I slept for 10 hours last night out of pure exhaustion, waking up to a feeling of “this can’t be happening”.
I’ve been through some ups and downs in my freelance career and have come back from the brink several times. I’ve had record deals offered that fell through, jobs promised then pulled, a band that I managed fell apart leaving with me a debt of 21k. I remember being so poor that I couldn’t afford the bus fair to work and was counting out coppers from our penny pot. I’ve had a long term eating disorder, anxiety, loss of confidence – all of these things I’ve worked through and come out of. I remember not being able to feel happy for friends that were getting married, having babies, buying houses. I thought “this will never happen for me”.
The last two years however, have felt buoyant – the musical that I left a steady job to write has been coming along, I’ve taken risks that have paid off, and have been feeling more creative and more level in general. I have built up a thriving client base of London students – some came as a result of me grafting and promoting myself, some were loyal students I taught back in my college days, and more recently students being personally recommended, which is a lovely thing. It felt that I had found “my people” and I have been really happy working in this environment. I have also managed to put aside a small amount of savings that were going towards a first time buyer’s ISA. I’ve attempted to do this once already, but had to take the money out to pay for a family related emergency.
I’ve learned not to count my chickens before they’ve hatched, and always feel (however balanced I am) that the rug could be pulled from under my feet at any given moment. This has yet again proven to be the case with the recent outbreak of Coronavirus. You never know what is around the corner, sometimes it’s a career defining job offer or sometimes the roof falls in. I have been in a state of anxiety (as I know lots of people have) – the dramatic scenes of theatres closing, contracts being pulled, people being made unemployed. I felt overwhelmed, sick, shaky, couldn’t think straight.
This morning I woke up feeling emotionally exhausted but mentally OK. So much of what is happening is out of my hands. I can only do my best to stay afloat, stay down South as long as possible, hang on, sit tight, and hope that this boat rights itself. The reality is, that no one knows how the landscape is going to look in a few months time. I don’t know if I will still be in business, or if I will be having to uproot my family and move back up North. I don’t have anything to fall back on. I don’t own anything (apart from a 10-year old Micra lovingly known as The Chariot) oh and a Kawai piano (gotta get your priorities straight!). My small amount of savings will be put towards living, feeding my family, rent and bills, and then I will no doubt be borrowing money to stay afloat. I’m wondering how far down this rabbit hole we all will have to go before we can breathe again? Funny how the mundane normality of the life that once was, now seems so attractive. What will the new “normal” look like?
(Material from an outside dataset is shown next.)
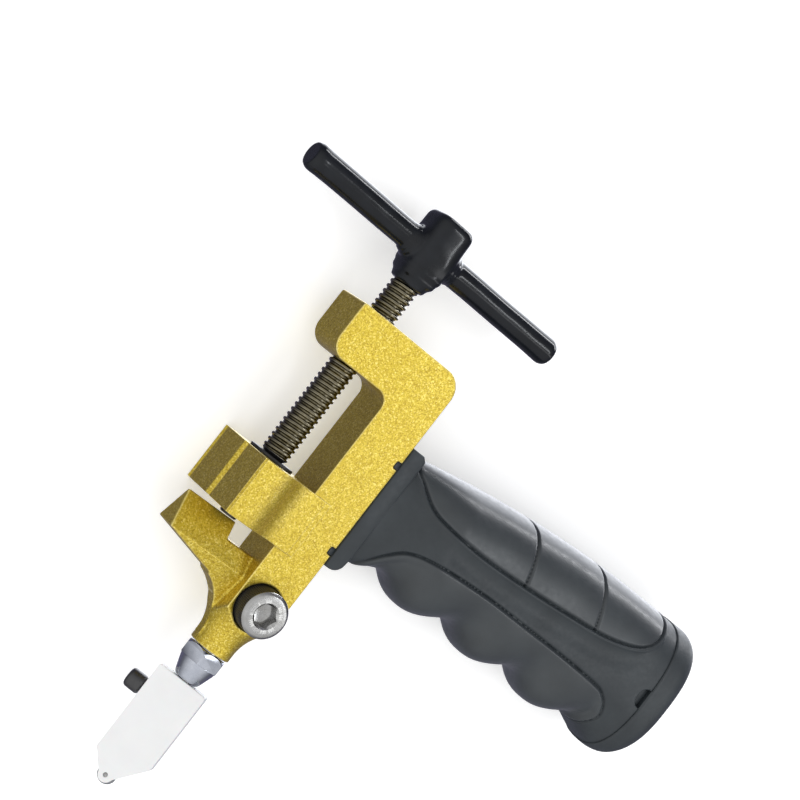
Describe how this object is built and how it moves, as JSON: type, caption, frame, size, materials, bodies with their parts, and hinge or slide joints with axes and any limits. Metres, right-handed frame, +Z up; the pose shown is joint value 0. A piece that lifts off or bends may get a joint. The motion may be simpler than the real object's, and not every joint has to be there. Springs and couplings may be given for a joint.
{
  "type": "hand-held glass cutter",
  "caption": "Pistol-grip glass and tile cutter: a wheel head scores the pane and a screw-driven jaw in a C-frame snaps it over a ridge.",
  "frame": {"origin": "under the middle of the whole tool as it lies on its far side", "axes": "+X from the jaws back to the grip, +Y up the spindle to the T-handle, +Z up from the surface that it lies on"},
  "size_m": [0.185, 0.1704, 0.031],
  "materials": {
    "gold_casting": "metallic gold powder coat with a fine grain",
    "steel_spindle": "rolled thread, lightly oiled",
    "screw_steel": "bright zinc",
    "inner_steel": "plain steel",
    "black_steel": "black oxide",
    "black_vinyl": "glossy dipped vinyl",
    "chrome_collar": "polished chrome",
    "white_head": "smooth satin white",
    "carbide": "ground carbide",
    "black_knob": "black satin",
    "grip_plastic": "fine matt moulding texture",
    "grip_soft": "satin soft rubber"
  },
  "bodies": {
    "frame": {"frame": "gold_casting", "grip_core": "grip_plastic", "palm_pad": "grip_soft", "finger_pad": "grip_soft", "grip_bolt": "screw_steel", "grip_bolt_washer": "screw_steel"},
    "butt_cap": {"butt_cap": "grip_plastic"},
    "jaw": {"moving_jaw": "gold_casting", "thrust_washer": "black_steel"},
    "spindle": {"spindle": "steel_spindle", "retaining_clip": "black_steel", "hub_core": "inner_steel", "hub_pin": "inner_steel", "cross_bar": "inner_steel", "handle_coat": "black_vinyl"},
    "clamp_screw": {"clamp_screw": "screw_steel"},
    "cutter_shank": {"cutter_shank": "screw_steel", "hex_collar": "chrome_collar"},
    "cutter_head": {"cutter_head": "white_head", "wheel_axle": "inner_steel"},
    "wheel": {"cutting_wheel": "carbide"},
    "lock_screw": {"head_lock_screw": "black_knob"}
  },
  "joints": [
    {"name": "jaw_slide", "type": "slide", "parent": "frame", "child": "jaw", "axis": [0, 1, 0], "range_m": [0, 0.027]},
    {"name": "spindle_turn", "type": "hinge", "parent": "jaw", "child": "spindle", "pos_m": [-0.0489, 0, 0.0155], "axis": [0, 1, 0], "range_deg": [0, 6090]},
    {"name": "clamp_screw_turn", "type": "hinge", "parent": "frame", "child": "clamp_screw", "pos_m": [-0.029, -0.02435, 0.0155], "axis": [0, 0, 1], "range_deg": [0, 720]},
    {"name": "shank_slide", "type": "slide", "parent": "frame", "child": "cutter_shank", "axis": [0, -1, 0], "range_m": [0, 0.012]},
    {"name": "head_swivel", "type": "hinge", "parent": "cutter_shank", "child": "cutter_head", "pos_m": [-0.029, -0.06025, 0.0155], "axis": [0, 1, 0], "continuous": true},
    {"name": "wheel_spin", "type": "hinge", "parent": "cutter_head", "child": "wheel", "pos_m": [-0.02983, -0.08245, 0.01494], "axis": [-0.5592, 0, 0.829], "continuous": true},
    {"name": "lock_screw_turn", "type": "hinge", "parent": "cutter_head", "child": "lock_screw", "pos_m": [-0.03522, -0.05895, 0.01131], "axis": [-0.829, 0, -0.5592], "range_deg": [0, 720]},
    {"name": "butt_cap_pull", "type": "slide", "parent": "frame", "child": "butt_cap", "axis": [1, 0, 0], "range_m": [0, 0.012]}
  ],
  "couplings": [
    {"joint": "spindle_turn", "follows": "jaw_slide", "rad_per_m": 3927}
  ]
}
In the meantime, I am going to try to continue to nurture my soul, write, play the piano, sing, ride, spend quality time with my family and breathe into the situation. I don’t want to feel that my day to day happiness is dependent on a future that is as yet unknown. Thinking too far ahead serves no real purpose, and what will be will be at the end of the day. At least I’ll go out galloping through a field on horseback, singing at the top of my lungs!